I am quickly brought back when the hostess, our waitress for the evening, returns and takes our long order without noting anything down. She disappears again.
I look around the room again, aware of the silence generally associated with an empty restaurant.
However, the room serves a purpose.
In Soviet Armenia, during an era of communal housing, families could enjoy time together in places like this. Their homes, often shared with other families, were not always large enough to accommodate all of their relatives. After all, Armenian families can be quite big. Here, there’s enough space for a whole family to sit down, gossip and eat while the children watch TV.
My thoughts return to the chess players I had seen earlier, enjoying the freedom, space and privacy to play, dine and drink — all under someone else’s roof.
Our waitress re-emerges with the drinks, sets them on the table and leaves.
We busy ourselves by sifting through the TV channels to find interesting Armenian soap operas, but eventually give up.
The waitress appears, balancing several plates. She spreads them across the table, leaving a gap in the middle: a looming indication of the size of our meat dish.
And sure enough, a minute later she returns, embracing an enormous rack of lamb, still sizzling from the grill.
She closes the gap on the table, wishes us “Bari ahorjak”, and leaves us to our feast.
We are glad of the large table as we survey all the plates that have been delivered. Furthest from me, is a mammoth dish filled with what looks like thick pasta, but is in fact reshte, Persian noodles. Next to it sits a plate of grilled eggplant. All around the lamb lie various salads and a plate piled with herbs and radishes — something that I had always seen as a garnish, but here constitutes its own dish.

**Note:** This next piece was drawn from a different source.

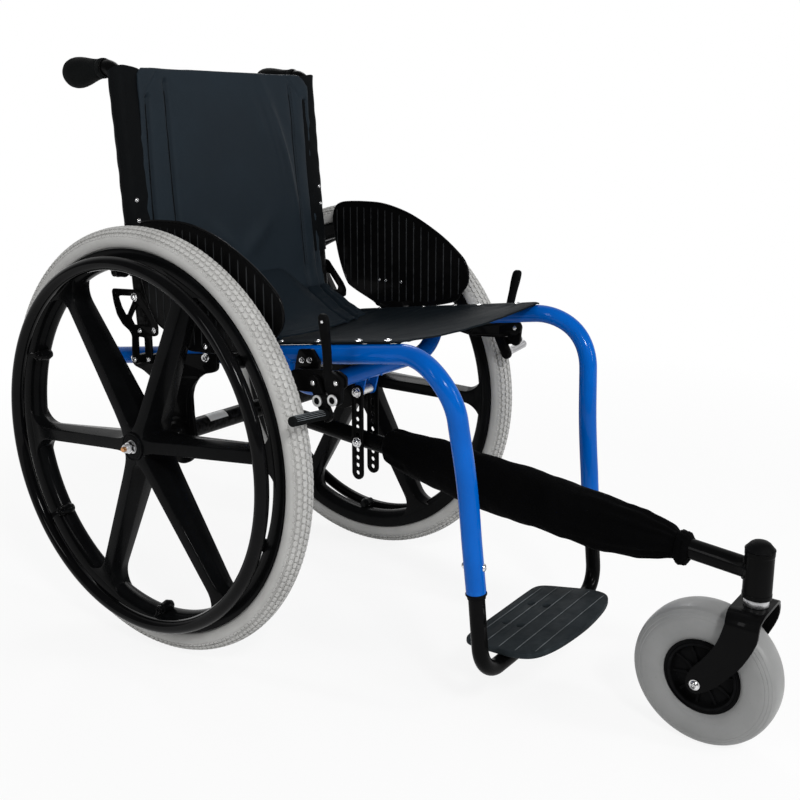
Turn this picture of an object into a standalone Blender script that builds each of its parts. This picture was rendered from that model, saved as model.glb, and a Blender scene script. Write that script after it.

Finally, dangerously close to where I am sitting, is the basket of bread, with stacks of lavash — a contender for the best bread I have ever eaten in my life. It is perfect for dipping, spreading, wrapping or just eating on its own. I would happily make the trip to Armenia again just to have another taste of its thin, soft dough.
The plates empty, our bellies fill. In turn, we each lean back in our chair. The dirtied serviettes lie crumpled on the table, signalling the end of the meal.
I look across the table at the impressive progress we have made. I notice a button on the table, with a slightly worn-out symbol of a slim lady in heels holding a tray of Martini glasses.
“Is that to summon the waitress?” I ask.
We test it out, pressing the Martini lady down into the table. A moment later, the waitress returns and clears the dishes.
It seems so.
We pay the bill, thank the waitress, retrieve our jackets from the wardrobe and walk back down the hallway. The same hallway that had seemed so alien and uninviting is now an indication of life and family gatherings that take place behind the closed doors.
How much longer will these places still exist? I wonder.
Armenians, the older generation especially, are still living under shadow of the Soviet era. They had to learn Russian at school, conform to Soviet ways of life, and even adopt a collectivist mind-set.
It has been only 27 years since Armenia became independent, and much of the country is still adjusting to its new status. Armenians are finding their roots again, and are in the process of building their own identity as an independent nation, a task proving difficult with such a widespread diaspora.
Since the Velvet Revolution in April 2018, there is a burgeoning confidence in a more modern Armenia, and Armenians seem eager to move forward. Still, the Soviet era is a big part of their long history, and for now, they continue to hold onto it, while we enjoy a private taste of Armenia.